Hung Ga Story: Me and Master Chan Hon Chung: exclusive excerpt from Alberto Biraghi’s excellent book!
Hung Ga Story is a memoir of Alberto Biraghi and his martial arts journey.
Alberto studied the traditional Hung Ga Kyun in Hong Kong with the late Grand Master Chan Hon Chung, spending with him more than a month per year from 1977 until the closing of his historic gym at 729 of Nathan Road.
Are you curious about traditional Gung Fu training in Hong Kong in 1970’s and 1980’s? Well, read on!
Learning the Hung style was not easy in 1977, especially if you were Italian.
I knew nothing about Gung Fu apart from what I saw in a few movies, neither did I know about Chinese culture. In these miserable condition I entered a temple of knowledge and tradition and to make it worse, Benjamin Fung introduced me as “an Italian karate expert who wants to checkout Chinese Gung Fu”. As you can understand the first welcome was kind of cold and suspicious (I didn’t realize it immediately, I was told a month later by the students, after friendship had been established, that no presentation could have been worse in that community).
The first day (a sunday) was frightening: sifu Chan welcomed me with a smile, then, once understood that I wanted to learn Gung Fu, he put me in front of the wall with my feet together, knees slightly bent, arms wide at 45 degrees and asked me to kick at low level, one leg after the other one, slowly. Then went away. Around me I heard people training the forms, kicking the bag, punching the dummy, using the weapons, but I had to stay in front of the wall doing the damned kick. One hour later (it was August with 40 degrees, 95% of humidity and the back of the aircon system blowing hot air in the gym) I was as wet as after a shower. Eventually Chan sifu appeared from his office, came to me, looked for a while, smiled, put two fingers on my waist and pushed me down a little, showing me to go on, but in a lower stance. Awesome!
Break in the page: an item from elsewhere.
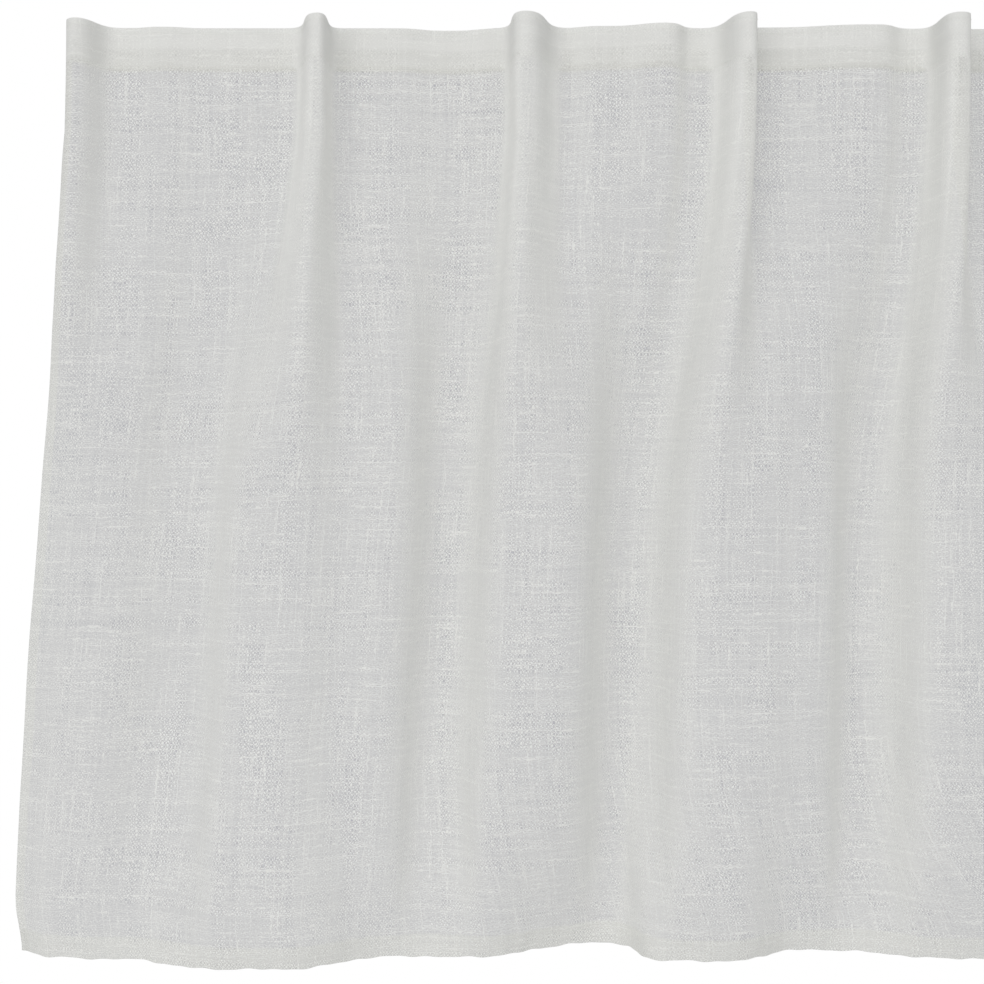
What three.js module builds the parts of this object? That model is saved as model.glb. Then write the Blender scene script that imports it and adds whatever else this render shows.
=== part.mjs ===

An hour later I was ready to collapse when he appeared again, put me in Ji Ng Ma, told me to slap the front knee with the opposite hand, then start rotating the arm backwards: ten turns then change the position with a 180 degrees waist turn and start again with the other arm. This went on for one more hour, then sifu came back in, told me to stop, showed me the toilet where I could wash some sweat away and pushed me out to the nearest tea house, where I was introduced to the first cup of Pu Erh tea (Pou Lei in Cantonese) of my life. I never quit Po Lei and Chinese tea is still a basic part of my day.